You’re encouraging words every week have kept me with this program. I would be gone by now without them.
I had a breakthrough when I let go of some of the terminology that I couldn’t identify with like addiction and the definition of pride and some of the other vices. I realized Pride applied to me even though I wasn’t prideful in a boastful way—that out of a sense of woundedness and feelings of inadequacy, pride and narcissism were prevalent in my life and evident in a pattern of behaviour. I was also enlightened when praying the rosary and for the mystery of the Immaculate Conception, I recognized God gifting the Blessed Mother for her Sacred Story. I wasn’t sure about writing the letter, but it helped me to just begin and I didn’t think about it being complete or readable to anyone else, I just wrote and found that I was able to identify some behaviours that I hadn’t recognized before.

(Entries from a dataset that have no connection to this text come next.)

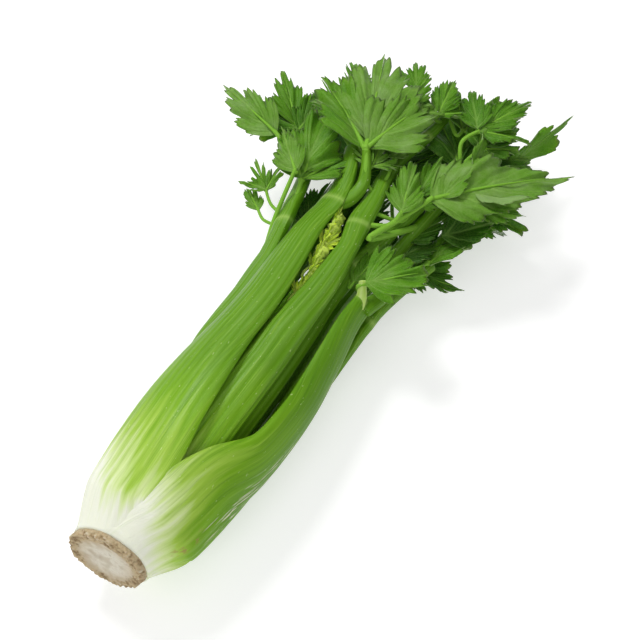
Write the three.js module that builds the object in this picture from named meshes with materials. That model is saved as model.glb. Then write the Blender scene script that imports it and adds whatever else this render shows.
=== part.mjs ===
import * as THREE from "three";

// A head of celery lying on its side, in millimetres. +Y runs from the cut butt to the
// leaves, +Z is up and z = 0 is the surface that the head lies on. Every stalk and every
// leaf is one closed solid swept along its own path.

// The butt: the cut crown that all the stalks grow from.
const axisHeight = 37; // height of the middle of the bundle above the surface
const buttRadius = 23.2; // radius of the cut face
const buttLength = 3; // depth of the crown, from the cut face to the stalk bases
const buttRimRadius = 24.3; // radius where the crown meets the stalk bases
const buttSides = 36; // facets around the crown
const buttChamfer = 1; // worn edge round the cut face

// Stalk sections: a crescent low down, which closes to an oval above the first node.
const stalkStations = 19; // rings along one stalk
const outerPoints = 7; // ring points across the outer face
const innerSpread = [0.92, 0.5, 0, -0.5, -0.92]; // places of the ring points inside
const edgeShare = 0.4; // thickness of a stalk's edges, as a share of its middle
const ownCurve = 0.62; // curve radius of a free stalk, as a share of its width
const wrapEnd = 60; // up to here the stalks follow the round of the bundle
const freeStart = 140; // from here each stalk has its own curve
const lookAhead = 0.25; // share of a step over which a stalk's direction is measured

// Leaf sections: a round leafstalk that opens into a thin blade.
const bladeThickness = 1.6; // thickness of a blade along its midrib
const bladeProfile = [0.42, 0.82, 1, 0.86, 0.62, 0.3]; // half width along the blade
const bladeOffset = 0.45; // place of the first width, in steps along the blade
const stemShare = 0.6; // the leafstalk is round up to this share of its length
const tipWidth = 0.05; // half width of the tip, as a share of the blade's width
const tipThickness = 0.6; // thickness of the tip, as a share of the blade's
const droopGain = 2; // a blade ends this many droops below its rise
const leafRing = [
  [-1, 0], [-0.5, 0.87], [0, 1], [0.5, 0.87], [1, 0], [0.5, -0.87], [0, -1], [-0.5, -0.87],
];

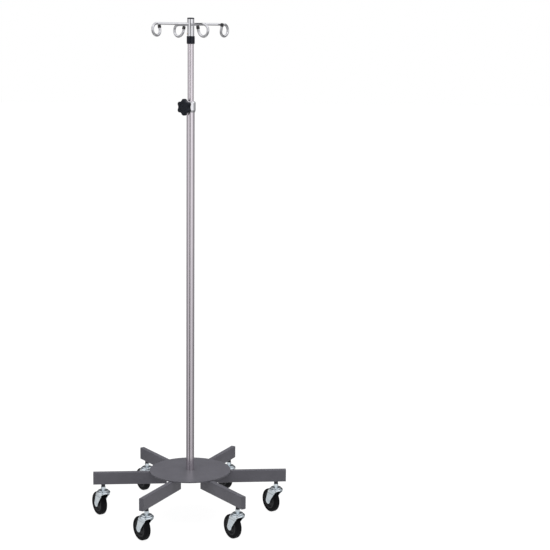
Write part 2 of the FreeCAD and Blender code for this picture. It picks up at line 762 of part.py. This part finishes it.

First try, I listed vices, addictions linking to commandments, named people, events. Second try – now understand object to weave in my story often comparing my life experiences with St Ignatius life experiences; keener insight into causes, behaviors, offenses, people/events perspective; educational in vices, commandments, grace; deeper faith/gratitude to God; I’m overwhelmed with reality of my past arrogance, pride, selfishness in deliberately turning away from One who willingly suffered, gave his life for me, out of his love for me. Thank you Fr Watson for this unique prayer gift, and to Loving Spirit’s lifeline – grace – an open heart a will to listen, obey, love, serve!
Writing this letter was very difficult and I was definitely anxious, but I told Jesus all of this and asked for his help and as a result, I came to some insights I have never considered before in my life. It was an exhausting exercise but a wonderful exercise!